Tarihçi Çağlar Tan, lisans tezinin giriş bölümünde yer alan ve bu tezi hazırlamasında kendisine ilham kaynağı olan İngiliz bir kadın seyyahtan bahsediyor. Bu kadın seyyah aynı zamanda dönemin en ünlü siyasetçilerinden 2. Dünya Savaşı yıllarında İngiltere’nin başbakanlığını yapan meşhur siyasetçi Winston Churchill’in kuzeni. Kadın İngiliz seyyah ve yazar Clare Sheridan, daha sonraları ünlü bir heykeltıraş olarak sanat dünyasında adını duyurmuş olup, Atatürk’le de röportaj yaptığı bilinmektedir.




İstanbul’dan başlayarak, tüm Karadeniz sahillerin gezen ve Zonguldak’ta da kalan Clare Sheridan, izlenimlerine ‘Sade Türk Kahvesi’ isimli kitabında yer vermiştir. Tarihçi Çağlar Tan’ın yüksek lisans tezinde yer verdiğine göre Clare Sheridan, Zonguldak’ı ‘medeniyetin ileri karakolu’ tanımlamaktadır. İşte Tan’ın yüksek lisans tezinin girişinde yer verdiği 1920’li yılların Zonguldak’ı;

"Bu araştırmaya, en basit ifadeyle, Zonguldak'ın, Cumhuriyet ile birlikte tecrübe etmeye başladığı değişim ve dönüşüm öyküsünün ortaya konulması niyetiyle başlanmıştır. Araştırmamızın ilhamı ise, henüz Cumhuriyet'in ilk yıllarında Zonguldak'a yolu düşen bir gezginin Zonguldak için yazdıkları olmuştur. Clare Sheridan adlı bu seyyah, seyahatına İstanbul'dan başlayıp kıyıyı izleyerek Zonguldak'a gelmiş ve daha sonra kaleme almış olduğu anılarında burayı, 'medeniyetin gözlerden uzak kalmış ileri karakolu' olarak nitelendirmiştir.

Zonguldak'ın 'medeni' bir yer olarak tasvir edilmesi o yıllarda bölgenin sahip olduğu ve Anadolu'nun birçok şehrinde bulunmayan olanakları ile ilişkilendirilmesidir. Zira, 1920'li yılların başında, savaştan yeni çıkmış bir ülke olan Türkiye'nin pek çok şehrinde sinema, tenis kortu, balo salonu gibi olanaklardan söz etmek mümkün değilken, Zonguldak bu imkânlara çok erken kavuşan bir şehir olarak öne çıkar. Bu nedenle araştırmamız, seyyahın bu benzetmesi üzerinden giderek Zonguldak'ı,  'medeniyetin ileri karakolu' haline getiren dinamikleri saptamayı hedefler.

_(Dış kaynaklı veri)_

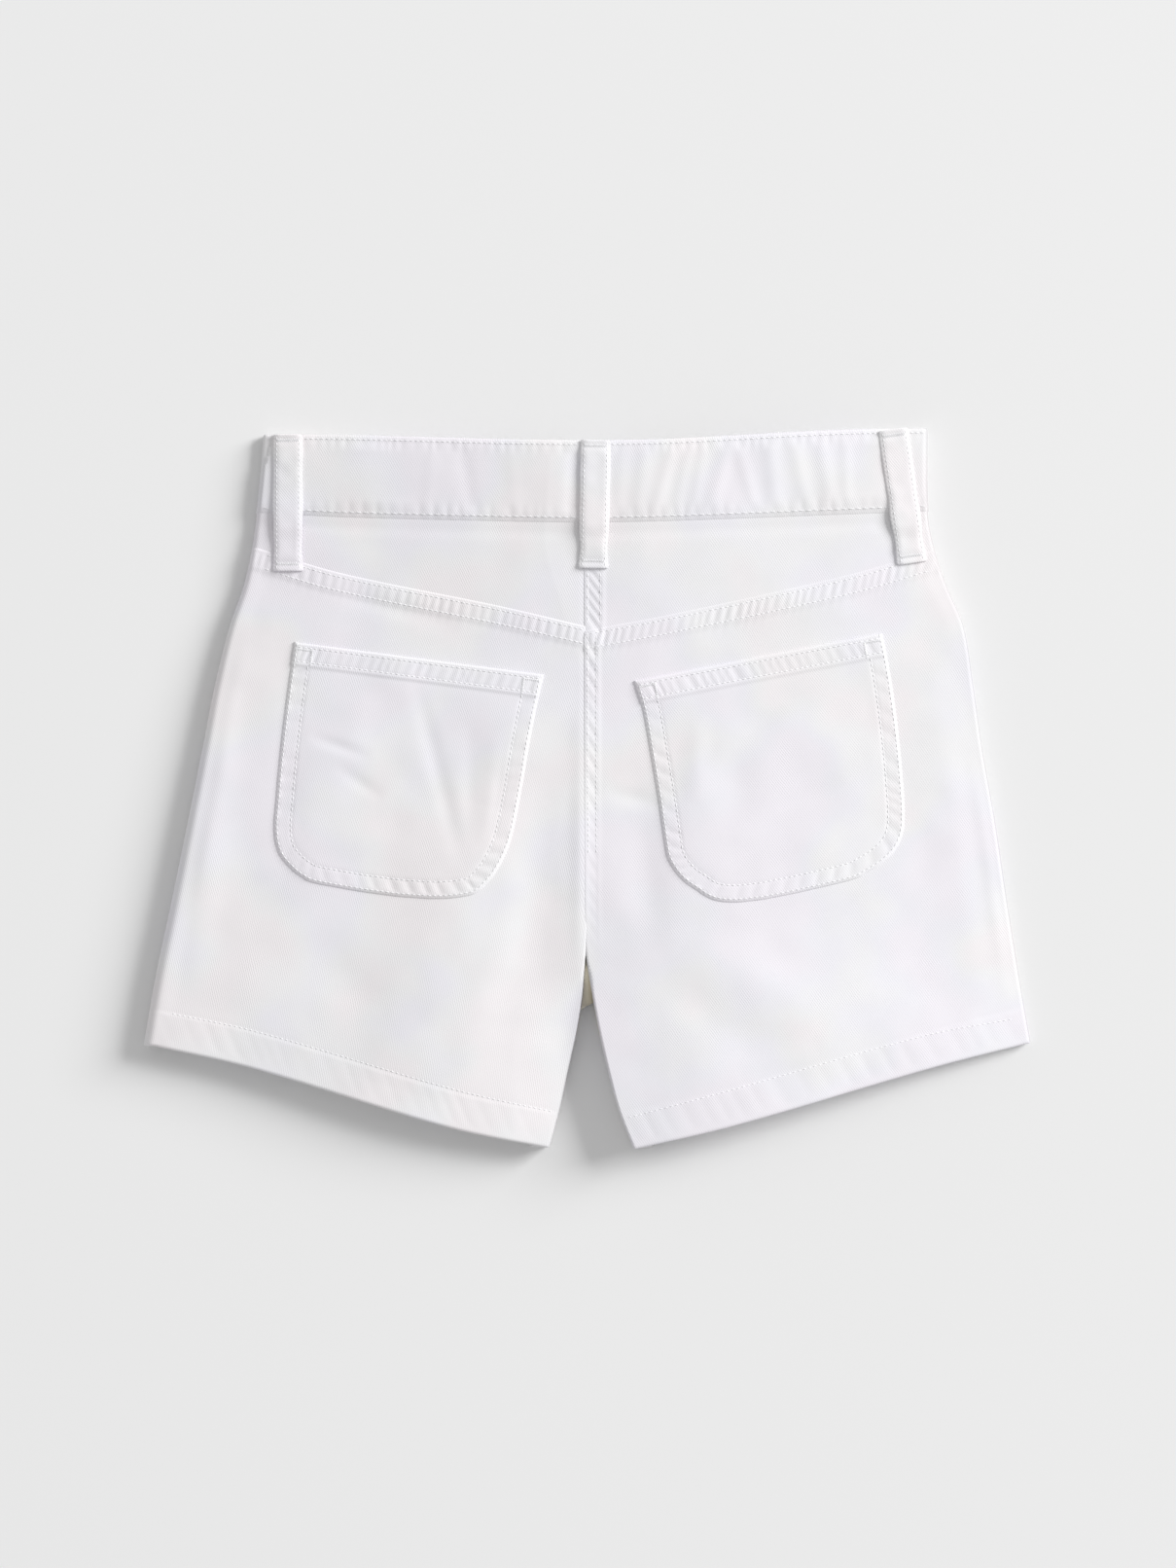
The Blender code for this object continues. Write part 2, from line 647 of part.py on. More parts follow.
def fly_zip():
    """The closed zip, flat on the inside of the front seam."""
    rows = []
    steps = 7
    for step in range(steps):
        y = mix(ZIP_TOP, ZIP_BOTTOM, step / (steps - 1))
        height = underside(FRONT_CENTRE, y) + CLOTH + PATCH_GAP + ZIP_CLOTH
        rows.append([(FRONT_CENTRE + c * ZIP_WIDTH / 2, y, height) for c in (-1.0, 0.0, 1.0)])
    sheet("fly_zip", rows, ZIP_CLOTH, TAPE)


def clear_scene():
    for old in list(bpy.data.objects):
        bpy.data.objects.remove(old, do_unlink=True)


def main():
    clear_scene()
    collection = bpy.data.collections.new(GARMENT)
    bpy.context.scene.collection.children.link(collection)
    for side, word in ((LEFT, "left"), (RIGHT, "right")):
        back_panel(side, f"back_panel_{word}")
        back_yoke(side, f"back_yoke_{word}")
        back_pocket(side, f"back_pocket_{word}")
        front_panel(side, f"front_panel_{word}")
    waistband()
    for name, loop in BACK_LOOPS.items():
        back_loop(name, loop)
    for name, loop in FRONT_LOOPS.items():
        front_loop(name, loop)
    front_button()
    fly_zip()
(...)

Zonguldak tarih sahnesine 1829 yılında keşfedildiği kabul edilen kömürle beraber çıkar. Daha sonrasında, kömürün devlet tarafından pazara sunulmak istenmesi sonucu bölgeye birçok yerli ve yabancı sermaye gelir. Sermayenin 1900'lerin başından itibaren kömür işletme merkezlerini Ereğli'den Kozlu ve Zonguldak' a taşıması ise bahsedilen yerin zaman içerisinde şehir olabilecek kadar gelişmesine zemin hazırlar. Bugünkü varlığını ve kazanımlarını kömüre borçlu olan Zonguldak, kömürün keşfinden evvel sazlık, bataklıklarla kaplı, bu sebeple de limanına yanaşmak isteyen gemicilere korku veren bir noktadır. Etrafında sadece birkaç bina ve hanenin bulunduğu bu bataklık arazi ve çevresi zaman içerisinde yerli, özellikle de yabancı işletmelerin akınına uğrayarak değişmeye başlar."